Work required → Print, exactly as written, every line from the first line of the records below through the line containing "FLAP_SLACK = 0.9 * MM", and nothing further.

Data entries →
^^^^^^^^

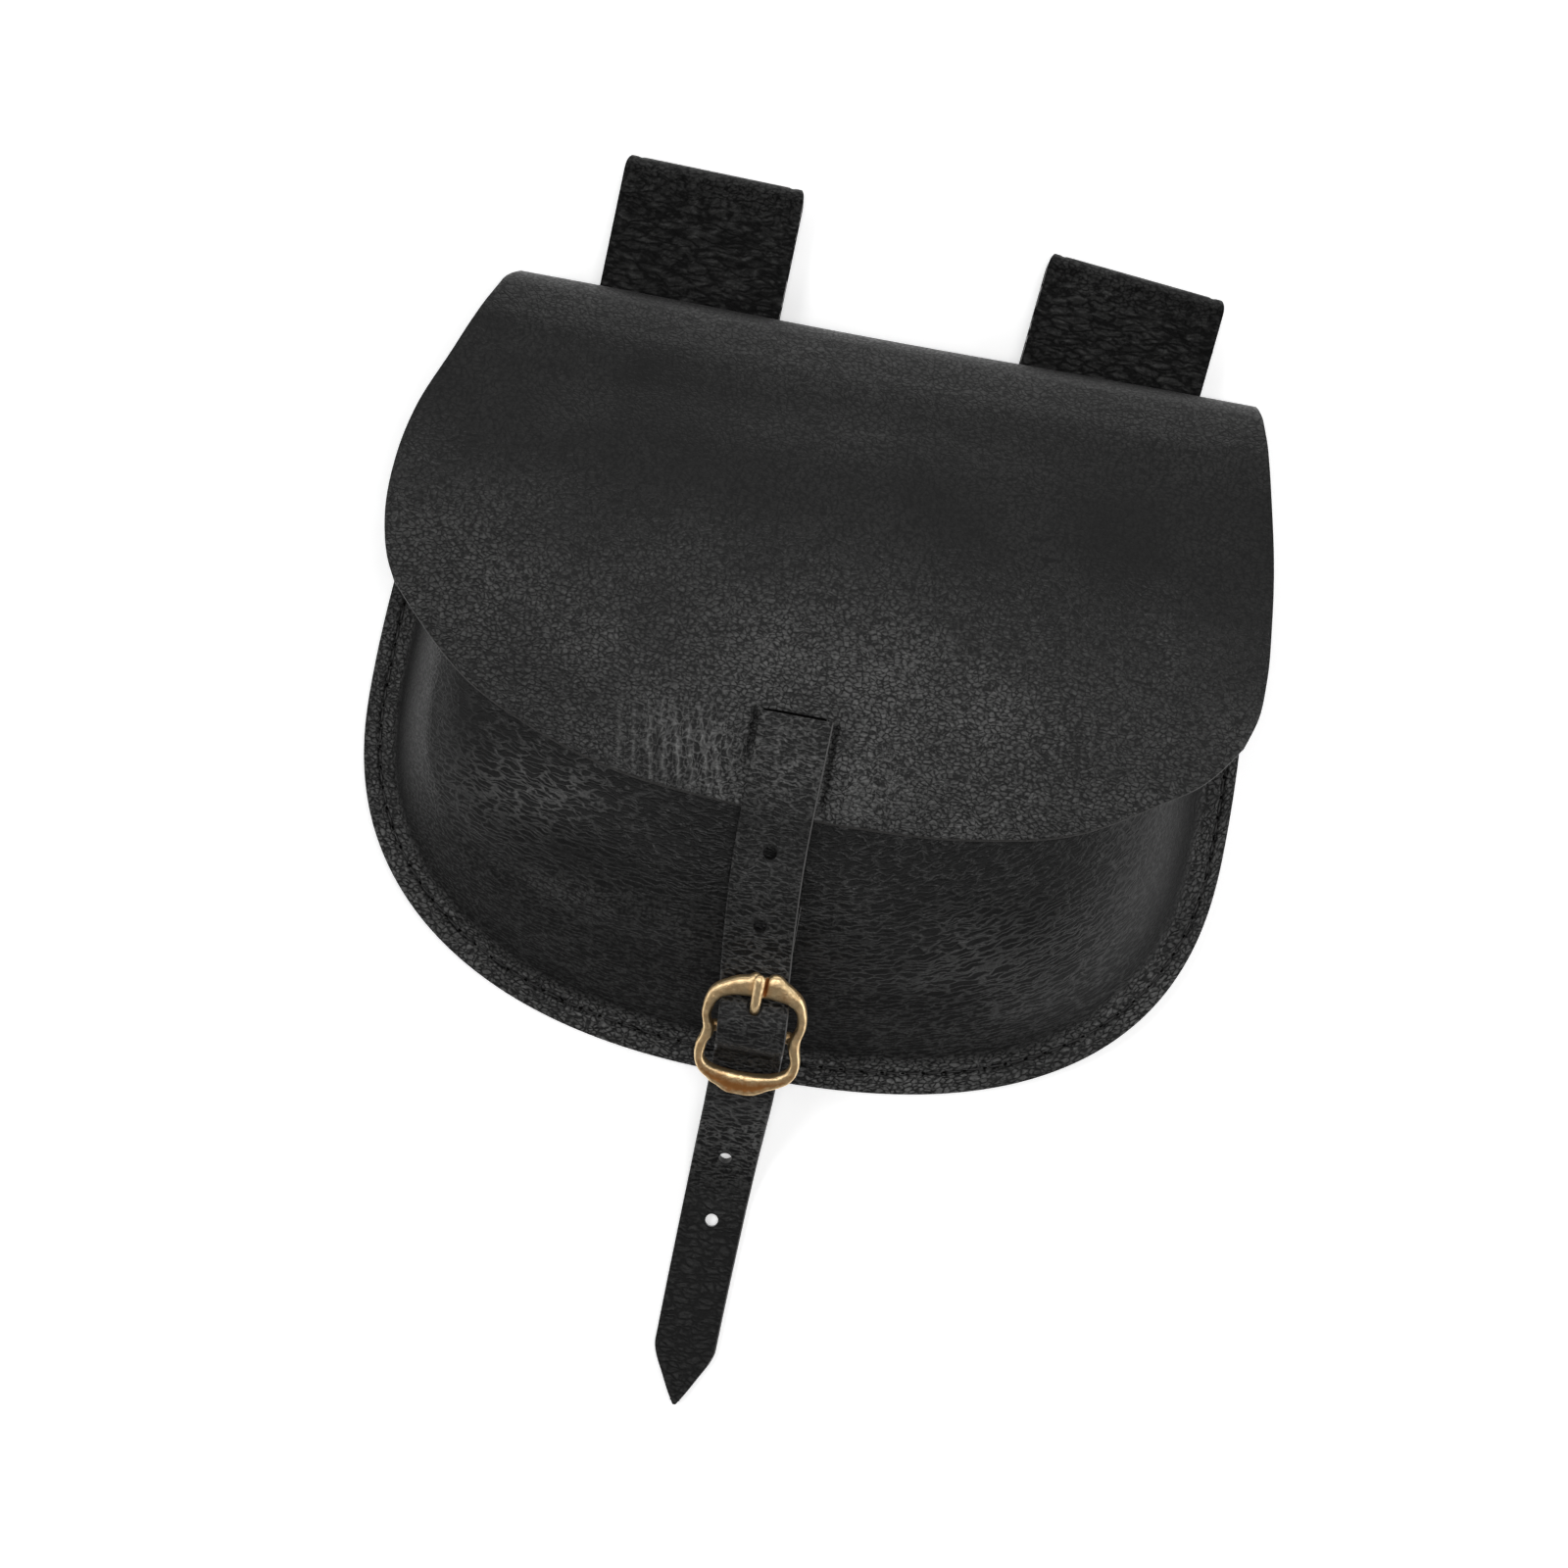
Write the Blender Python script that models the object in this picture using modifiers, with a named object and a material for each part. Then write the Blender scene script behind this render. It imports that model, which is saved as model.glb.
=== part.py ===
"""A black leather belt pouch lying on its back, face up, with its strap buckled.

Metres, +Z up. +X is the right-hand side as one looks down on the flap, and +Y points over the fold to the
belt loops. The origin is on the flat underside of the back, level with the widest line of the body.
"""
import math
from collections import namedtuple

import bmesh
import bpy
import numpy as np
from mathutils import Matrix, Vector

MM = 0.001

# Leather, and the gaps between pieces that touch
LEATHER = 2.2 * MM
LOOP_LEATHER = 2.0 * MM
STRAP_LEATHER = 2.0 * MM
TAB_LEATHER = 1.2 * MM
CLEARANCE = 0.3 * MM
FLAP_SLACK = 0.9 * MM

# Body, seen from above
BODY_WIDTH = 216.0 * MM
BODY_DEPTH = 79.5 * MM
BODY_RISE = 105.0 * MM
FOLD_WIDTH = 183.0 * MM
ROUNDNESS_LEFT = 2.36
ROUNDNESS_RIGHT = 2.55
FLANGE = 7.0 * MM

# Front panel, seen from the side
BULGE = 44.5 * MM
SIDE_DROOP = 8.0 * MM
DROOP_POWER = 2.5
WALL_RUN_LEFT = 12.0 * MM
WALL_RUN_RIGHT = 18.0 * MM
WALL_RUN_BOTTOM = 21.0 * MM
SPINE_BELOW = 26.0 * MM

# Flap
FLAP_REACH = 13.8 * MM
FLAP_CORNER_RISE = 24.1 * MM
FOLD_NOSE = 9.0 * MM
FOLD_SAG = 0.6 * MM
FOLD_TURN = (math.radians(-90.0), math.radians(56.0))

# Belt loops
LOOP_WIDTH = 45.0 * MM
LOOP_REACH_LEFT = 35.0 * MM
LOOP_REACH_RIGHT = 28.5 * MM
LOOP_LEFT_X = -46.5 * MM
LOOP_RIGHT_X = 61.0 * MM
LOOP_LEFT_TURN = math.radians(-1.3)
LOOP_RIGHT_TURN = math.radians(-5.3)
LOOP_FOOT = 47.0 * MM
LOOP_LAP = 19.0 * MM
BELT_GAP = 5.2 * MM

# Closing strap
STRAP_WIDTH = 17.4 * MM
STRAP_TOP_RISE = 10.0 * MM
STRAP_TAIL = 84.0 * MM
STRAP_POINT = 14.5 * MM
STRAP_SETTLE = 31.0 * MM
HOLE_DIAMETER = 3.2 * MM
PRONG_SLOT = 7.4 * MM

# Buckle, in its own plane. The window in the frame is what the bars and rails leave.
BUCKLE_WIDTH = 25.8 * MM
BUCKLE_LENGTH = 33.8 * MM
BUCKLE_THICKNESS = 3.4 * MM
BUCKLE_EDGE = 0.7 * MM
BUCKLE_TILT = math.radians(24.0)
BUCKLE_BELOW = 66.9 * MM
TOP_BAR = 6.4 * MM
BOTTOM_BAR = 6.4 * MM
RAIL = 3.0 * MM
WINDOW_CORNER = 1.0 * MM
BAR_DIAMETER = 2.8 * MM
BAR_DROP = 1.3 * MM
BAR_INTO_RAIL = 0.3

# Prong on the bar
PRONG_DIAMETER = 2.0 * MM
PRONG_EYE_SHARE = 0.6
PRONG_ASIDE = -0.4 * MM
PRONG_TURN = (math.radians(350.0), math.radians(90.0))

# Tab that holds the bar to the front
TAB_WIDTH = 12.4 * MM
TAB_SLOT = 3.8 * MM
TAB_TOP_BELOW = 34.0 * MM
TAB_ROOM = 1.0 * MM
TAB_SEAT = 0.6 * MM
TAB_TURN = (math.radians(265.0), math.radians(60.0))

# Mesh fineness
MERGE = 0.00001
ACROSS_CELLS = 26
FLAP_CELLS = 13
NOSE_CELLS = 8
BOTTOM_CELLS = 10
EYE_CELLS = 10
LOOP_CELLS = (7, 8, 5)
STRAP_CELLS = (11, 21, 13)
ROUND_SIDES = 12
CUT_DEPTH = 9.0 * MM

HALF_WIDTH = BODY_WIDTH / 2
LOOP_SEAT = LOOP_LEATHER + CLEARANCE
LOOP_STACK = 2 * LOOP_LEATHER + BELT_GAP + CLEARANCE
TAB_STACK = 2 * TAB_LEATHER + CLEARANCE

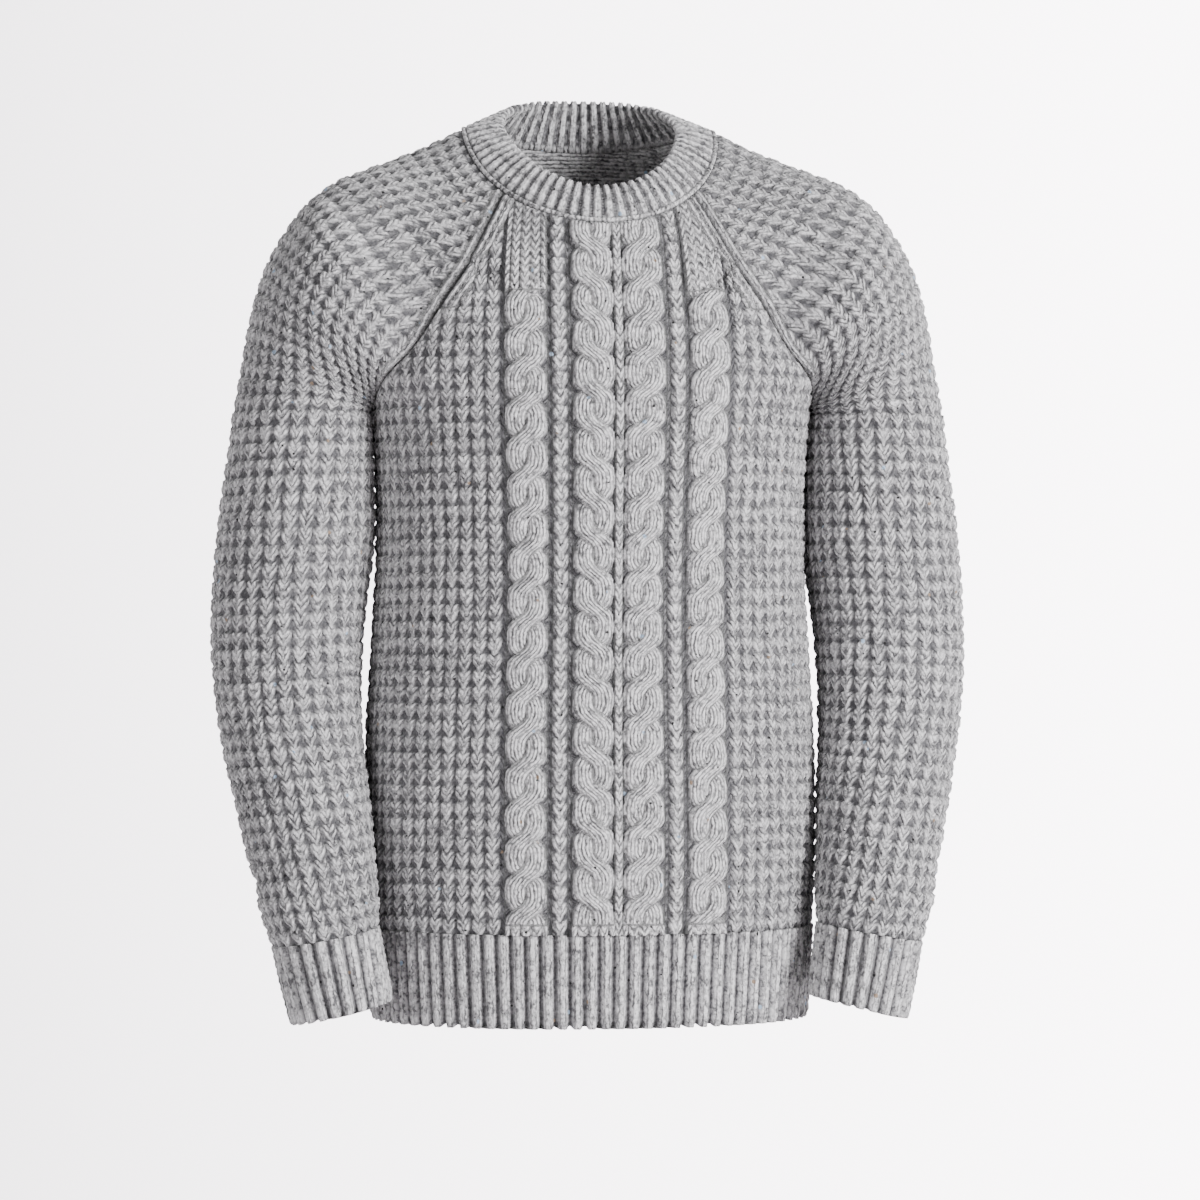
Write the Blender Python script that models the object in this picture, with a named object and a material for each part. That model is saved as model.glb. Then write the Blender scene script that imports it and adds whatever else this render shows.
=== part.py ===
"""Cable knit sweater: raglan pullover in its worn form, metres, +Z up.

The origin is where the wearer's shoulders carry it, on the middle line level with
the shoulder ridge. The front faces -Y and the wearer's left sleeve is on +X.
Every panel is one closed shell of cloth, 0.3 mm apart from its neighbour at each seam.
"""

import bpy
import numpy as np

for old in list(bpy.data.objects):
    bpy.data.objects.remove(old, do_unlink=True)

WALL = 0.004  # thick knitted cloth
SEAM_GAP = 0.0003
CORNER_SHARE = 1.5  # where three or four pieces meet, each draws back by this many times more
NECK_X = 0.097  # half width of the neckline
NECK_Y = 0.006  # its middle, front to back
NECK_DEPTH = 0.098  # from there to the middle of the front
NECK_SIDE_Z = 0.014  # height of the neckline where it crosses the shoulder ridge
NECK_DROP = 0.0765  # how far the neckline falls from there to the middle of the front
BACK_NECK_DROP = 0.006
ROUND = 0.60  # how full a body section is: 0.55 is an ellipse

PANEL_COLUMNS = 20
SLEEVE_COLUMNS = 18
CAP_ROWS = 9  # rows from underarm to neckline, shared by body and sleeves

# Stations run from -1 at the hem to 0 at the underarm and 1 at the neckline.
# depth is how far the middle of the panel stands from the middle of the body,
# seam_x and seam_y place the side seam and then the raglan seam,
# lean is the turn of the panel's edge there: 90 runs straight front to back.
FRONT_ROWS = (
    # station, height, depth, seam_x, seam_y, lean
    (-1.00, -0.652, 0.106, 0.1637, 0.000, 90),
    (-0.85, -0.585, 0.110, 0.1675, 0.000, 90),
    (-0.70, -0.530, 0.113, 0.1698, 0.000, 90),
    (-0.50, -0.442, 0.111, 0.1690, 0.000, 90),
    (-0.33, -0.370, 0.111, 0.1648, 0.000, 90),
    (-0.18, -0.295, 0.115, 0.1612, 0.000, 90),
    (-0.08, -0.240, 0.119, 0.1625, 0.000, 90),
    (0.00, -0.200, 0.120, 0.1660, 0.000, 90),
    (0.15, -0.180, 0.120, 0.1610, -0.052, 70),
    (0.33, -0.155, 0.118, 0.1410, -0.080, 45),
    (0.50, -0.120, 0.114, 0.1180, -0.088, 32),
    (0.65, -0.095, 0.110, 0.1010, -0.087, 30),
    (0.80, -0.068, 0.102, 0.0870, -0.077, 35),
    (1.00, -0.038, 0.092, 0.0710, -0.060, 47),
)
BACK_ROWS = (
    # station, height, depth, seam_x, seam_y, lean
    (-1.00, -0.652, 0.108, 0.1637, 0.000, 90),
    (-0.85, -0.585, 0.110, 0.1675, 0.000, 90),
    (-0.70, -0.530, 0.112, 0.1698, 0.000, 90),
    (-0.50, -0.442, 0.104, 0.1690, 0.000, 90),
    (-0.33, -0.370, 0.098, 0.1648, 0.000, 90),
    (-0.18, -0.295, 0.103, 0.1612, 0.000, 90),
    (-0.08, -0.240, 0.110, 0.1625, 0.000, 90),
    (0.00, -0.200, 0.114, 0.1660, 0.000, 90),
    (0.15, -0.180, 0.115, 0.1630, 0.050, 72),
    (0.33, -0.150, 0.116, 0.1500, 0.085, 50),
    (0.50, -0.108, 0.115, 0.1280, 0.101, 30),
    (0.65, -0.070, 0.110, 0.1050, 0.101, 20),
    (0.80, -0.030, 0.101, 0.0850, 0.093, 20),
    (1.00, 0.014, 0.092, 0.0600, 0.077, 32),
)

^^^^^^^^

Exercise result →
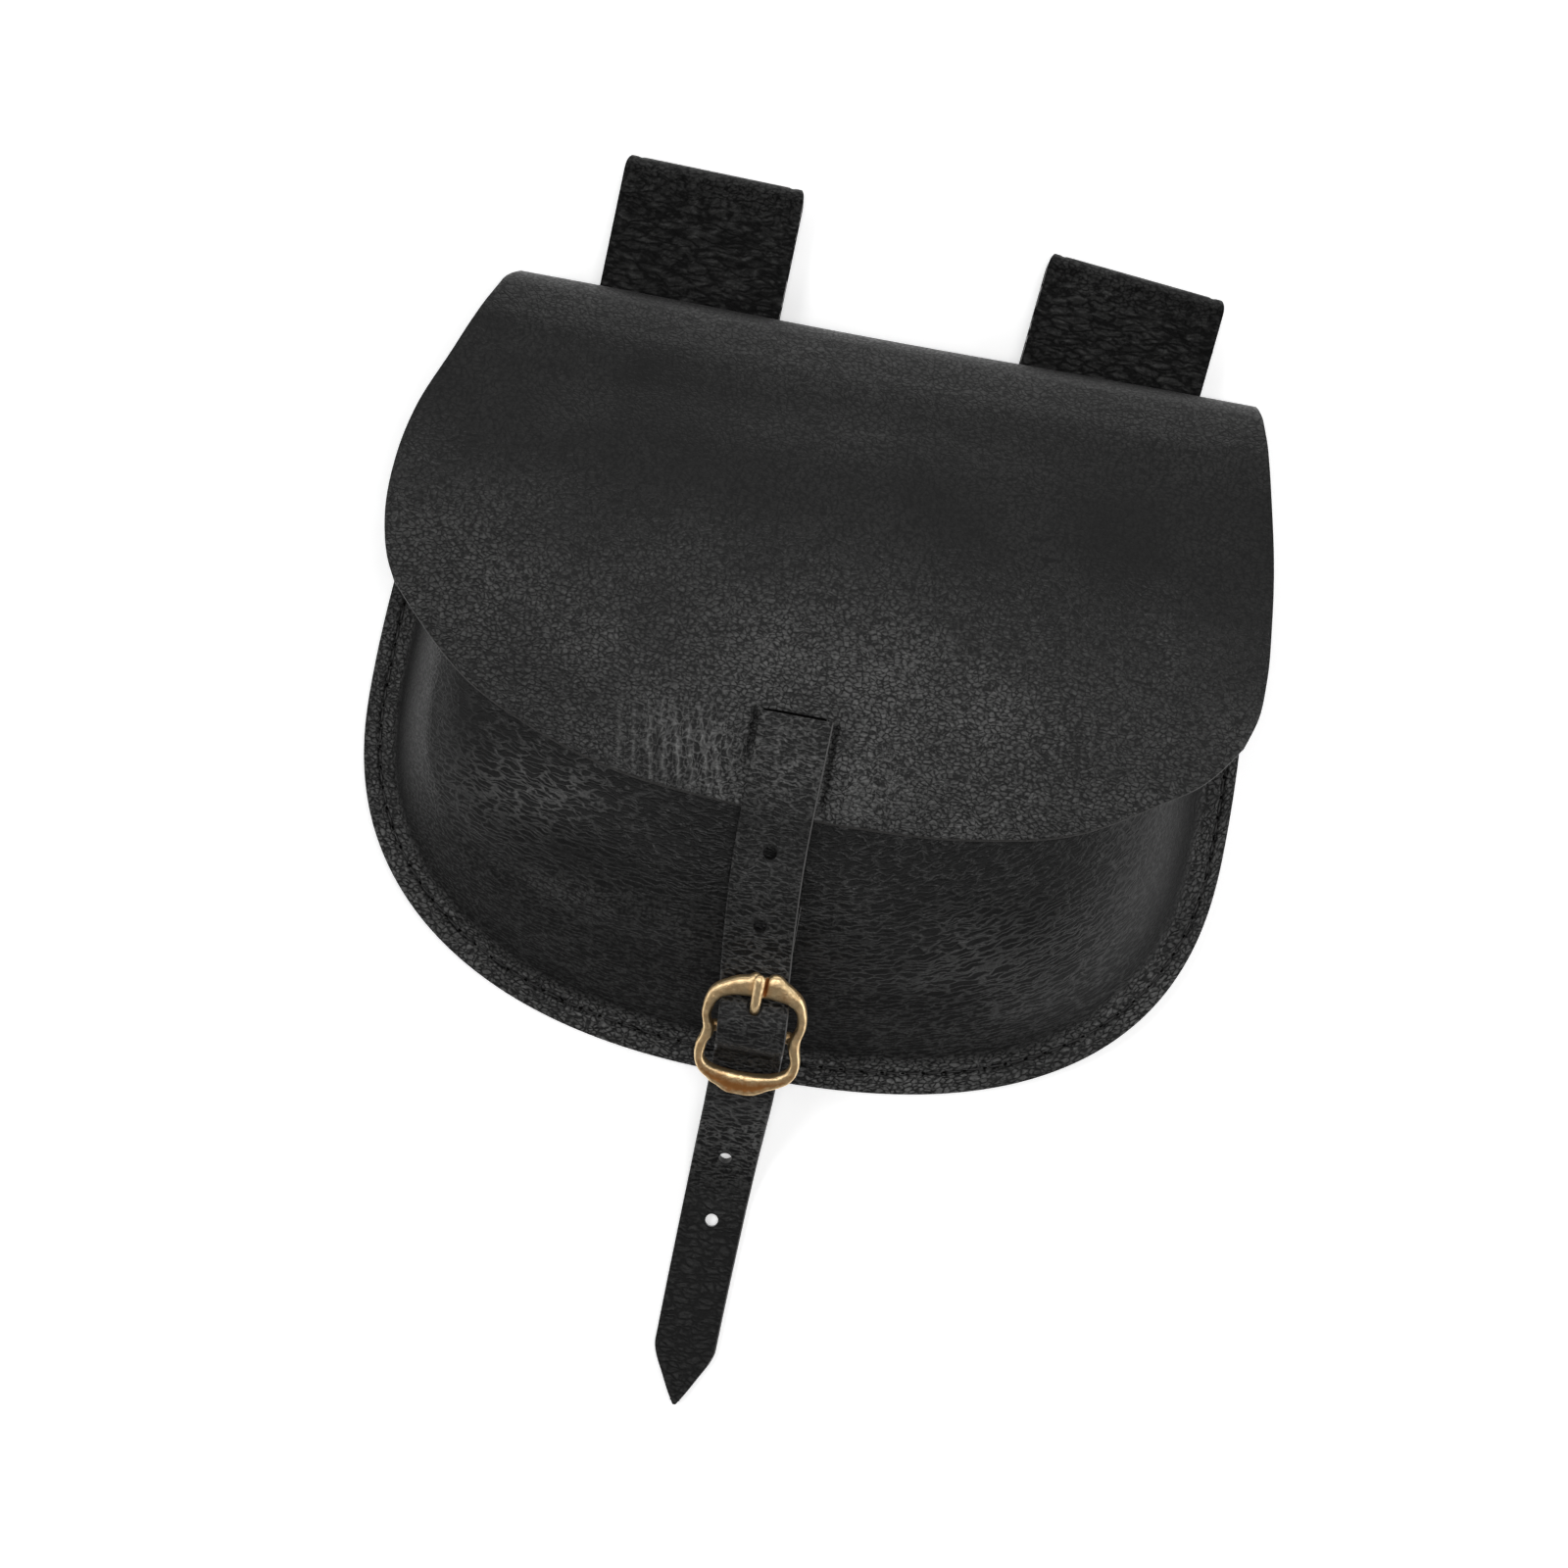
Write the Blender Python script that models the object in this picture using modifiers, with a named object and a material for each part. Then write the Blender scene script behind this render. It imports that model, which is saved as model.glb.
=== part.py ===
"""A black leather belt pouch lying on its back, face up, with its strap buckled.

Metres, +Z up. +X is the right-hand side as one looks down on the flap, and +Y points over the fold to the
belt loops. The origin is on the flat underside of the back, level with the widest line of the body.
"""
import math
from collections import namedtuple

import bmesh
import bpy
import numpy as np
from mathutils import Matrix, Vector

MM = 0.001

# Leather, and the gaps between pieces that touch
LEATHER = 2.2 * MM
LOOP_LEATHER = 2.0 * MM
STRAP_LEATHER = 2.0 * MM
TAB_LEATHER = 1.2 * MM
CLEARANCE = 0.3 * MM
FLAP_SLACK = 0.9 * MM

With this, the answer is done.